Data Processing Examples

JSON Data Transformation

API Response Processing

process-api-data:
  type: Workflow
  params:
    api_url: str
    target_format: str
  jobs:
    extract-and-transform:
      stages:
        - name: "Fetch Raw Data"
          id: fetch
          uses: api/get-data@rest
          with:
            url: ${{ params.api_url }}

        - name: "Transform Data"
          id: transform
          uses: data/transform-json@processor
          with:
            input_data: ${{ stages.fetch.output.data }}
            target_format: ${{ params.target_format }}

        - name: "Validate Results"
          id: validate
          uses: data/validate-schema@validator
          with:
            data: ${{ stages.transform.output.transformed_data }}
from typing import List, Dict, Any
import json
from pydantic import BaseModel, ValidationError

@tag("data", alias="transform-json")
def transform_json_data(
    input_data: List[Dict[str, Any]],
    target_format: str,
    result: Result = None
) -> dict:
    """Transform JSON data to target format."""

    transformed_data = []

    for item in input_data:
        if target_format == "flat":
            # Flatten nested objects
            flat_item = {}
            def flatten(obj, prefix=""):
                for key, value in obj.items():
                    if isinstance(value, dict):
                        flatten(value, f"{prefix}{key}_")
                    else:
                        flat_item[f"{prefix}{key}"] = value
            flatten(item)
            transformed_data.append(flat_item)

        elif target_format == "normalized":
            # Normalize field names
            normalized_item = {
                key.lower().replace(" ", "_"): value
                for key, value in item.items()
            }
            transformed_data.append(normalized_item)

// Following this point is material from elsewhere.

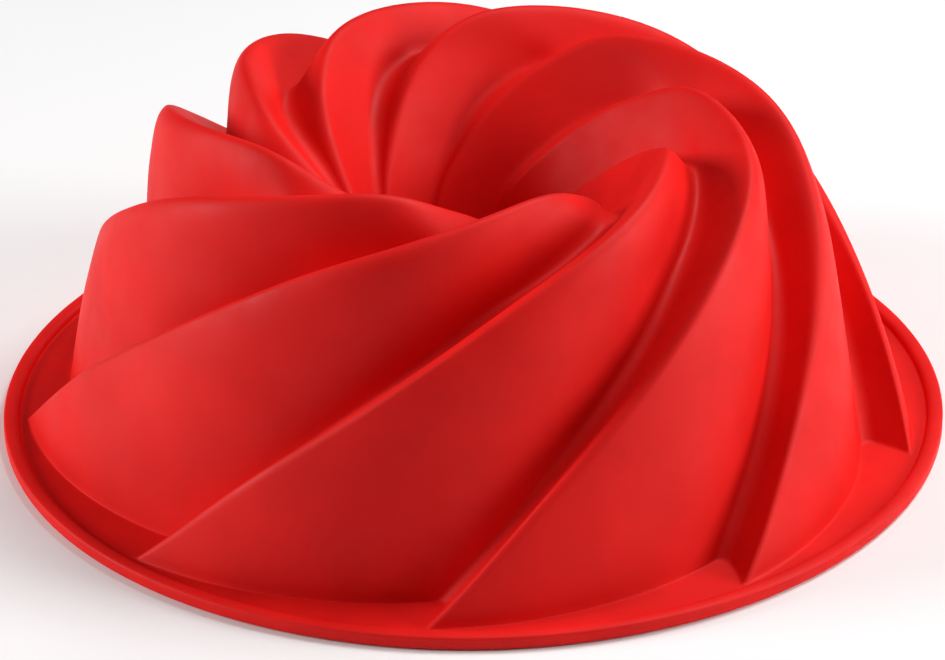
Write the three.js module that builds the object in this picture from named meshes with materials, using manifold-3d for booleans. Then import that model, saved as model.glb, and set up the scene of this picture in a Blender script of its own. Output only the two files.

    result.trace.info(f"Transformed {len(transformed_data)} records")

    return {
        "transformed_data": transformed_data,
        "original_count": len(input_data),
        "transformed_count": len(transformed_data)
    }

class UserSchema(BaseModel):
    id: int
    name: str
    email: str
    active: bool = True

@tag("data", alias="validate-schema")
def validate_data_schema(
    data: List[Dict[str, Any]],
    result: Result = None
) -> dict:
    """Validate data against Pydantic schema."""

    valid_records = []
    invalid_records = []

    for i, record in enumerate(data):
        try:
            user = UserSchema(**record)
            valid_records.append(user.model_dump())
        except ValidationError as e:
            invalid_records.append({
                "record_index": i,
                "record": record,
                "errors": e.errors()
            })

    result.trace.info(f"Validation complete: {len(valid_records)} valid, {len(invalid_records)} invalid")

    if invalid_records:
        result.trace.warning(f"Found {len(invalid_records)} invalid records")

    return {
        "valid_records": valid_records,
        "invalid_records": invalid_records,
        "validation_success": len(invalid_records) == 0
    }

Batch Processing

Parallel API Calls

Parallel Processing

parallel-api-calls:
  type: Workflow
  params:
    user_ids: list[int]
    api_base_url: str
  jobs:
    process-users:
      strategy:
        matrix:
          user_id: ${{ params.user_ids }}
        max_workers: 5
      stages:
        - name: "Process User"
          uses: api/process-single-user@batch
          with:
            user_id: ${{ matrix.user_id }}
            base_url: ${{ params.api_base_url }}
@tag("api", alias="process-single-user")
def process_single_user(
    user_id: int,
    base_url: str,
    result: Result = None
) -> dict:
    """Process a single user via API."""

    # Get user details
    user_url = f"{base_url}/users/{user_id}"
    user_response = requests.get(user_url)
    user_response.raise_for_status()
    user_data = user_response.json()

    # Get user's orders
    orders_url = f"{base_url}/users/{user_id}/orders"
    orders_response = requests.get(orders_url)
    orders_response.raise_for_status()
    orders_data = orders_response.json()

    # Process and combine data
    processed_data = {
        "user_id": user_id,
        "user_name": user_data.get("name"),
        "email": user_data.get("email"),
        "total_orders": len(orders_data),
        "total_spent": sum(order.get("amount", 0) for order in orders_data)
    }

    result.trace.info(f"Processed user {user_id}: {processed_data['total_orders']} orders")

    return processed_data

Configuration and Best Practices

Environment-based Configuration

Configuration Management

# workflow-config.yml
api-workflow:
  type: Workflow
  params:
    environment: str
    api_timeout: int
  jobs:
    api-call:
      stages:
        - name: "Configure API Call"
          uses: api/configured-call@rest
          with:
            base_url: ${{
              params.environment == 'prod'
              and 'https://api.prod.example.com'
              or 'https://api.dev.example.com'
            }}
            timeout: ${{ params.api_timeout | coalesce(30) }}
            api_key: ${API_KEY}  # From environment variable

Error Handling Best Practices

Best Practices

  1. Always use timeouts to prevent hanging requests
  2. Implement retry logic with exponential backoff
  3. Handle rate limiting by respecting Retry-After headers
  4. Log meaningful messages for debugging and monitoring
  5. Validate API responses before processing
  6. Use environment variables for sensitive data like API keys
  7. Implement circuit breakers for unreliable APIs
  8. Cache responses when appropriate to reduce API calls

Security Considerations

Security

  • Never hardcode credentials in workflow files
  • Use environment variables or secure secret management
  • Validate and sanitize all API inputs
  • Implement proper authentication for sensitive endpoints
  • Log requests/responses carefully to avoid exposing sensitive data
  • Use HTTPS for all API communications
  • Implement rate limiting to prevent abuse

This comprehensive guide covers the most common API integration patterns in workflow orchestration. Adapt these examples to your specific use cases and API requirements.